Three Commonalities of Success

commonalities

What motivated you to open your own Box? It’s safe to assume you were passionate about your industry and inspired to change your community. However, passion is just one component of running a leading Box. To ensure you can pursue this passion for years to come, it’s vital your business is financially sound. But how do you know if your Box is leading the industry or just coasting along? You need to know what other Boxes are doing and how you stack up.

In a survey of almost 400 Box owners from around the world, these are the three commonalities shared by financially profitable Boxes:

Large Member Base

It might seem obvious, but Boxes with large member bases can afford to do so much more. The median number of members at financially successful Boxes is 189 compared to 61 at struggling Boxes. Every Box owner, regardless of size, needs to understand the breakeven number of memberships for their business. This includes the number of members needed to pay rent, staff, utilities, taxes and other costs each month. This can’t be based on estimates either. Make sure you know the actuals with any discounts accounted for.

Building a strong member base takes a combination of great marketing to bring prospective members through your doors, a welcoming introductory experience to turn these prospects into paying members and consistent retention efforts to keep your members loyal for the long run.

Exceptional Utilization of Box Space

Leading Boxes make great use of their spaces, with a median of 26 square feet per member compared to 49 square feet per member for struggling Boxes. We know a brand-new business is not going to fill its classes immediately. But for any business, space to member ratio is a critical indicator of the health of your gym. You must also take into consideration larger spaces cost more to rent, heat and maintain, and that you will not have all of your members in every class.

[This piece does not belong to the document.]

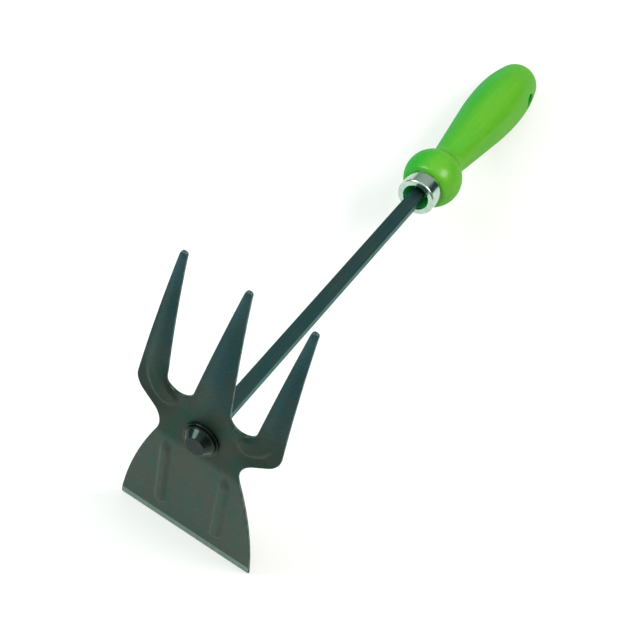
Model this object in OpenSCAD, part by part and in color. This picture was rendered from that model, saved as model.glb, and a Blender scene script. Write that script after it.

To retain your members, you must provide an exceptional experience, so avoid packing members into classes like sardines. Instead, aim to fill your classes, and when you approach capacity, add more classes at new times. Even if you’re growing, look for opportunities to add more classes or get creative with your current space before making the leap to a larger one.

Properly Manage Personnel Costs

For many Box owners, the cost of Coaches is their single largest expense. Properly managing your personnel resources is critical to the success of your Box. On average, leading Boxes spend 30 percent of their income on personnel; keep this in mind when budgeting for your Coaches.

Staffing needs and those associated costs are by far the most emotionally driven expenses you will encounter in your business. You want to retain the right people and to do so, you need to pay them well. Try to steer clear of coaching trades for a discounted or free membership. While this can get you more Coaches at the times you need, it may not yield the quality and consistency you need to differentiate your programming. 

Running a financially stable business needs to be a priority for all Box owners. To get started, take steps to obtain more members and have a strategy in place to retain them, work to fill your classes to get the most out of your space, and ensure you compensate Coaches in a manner that encourages them to represent your brand.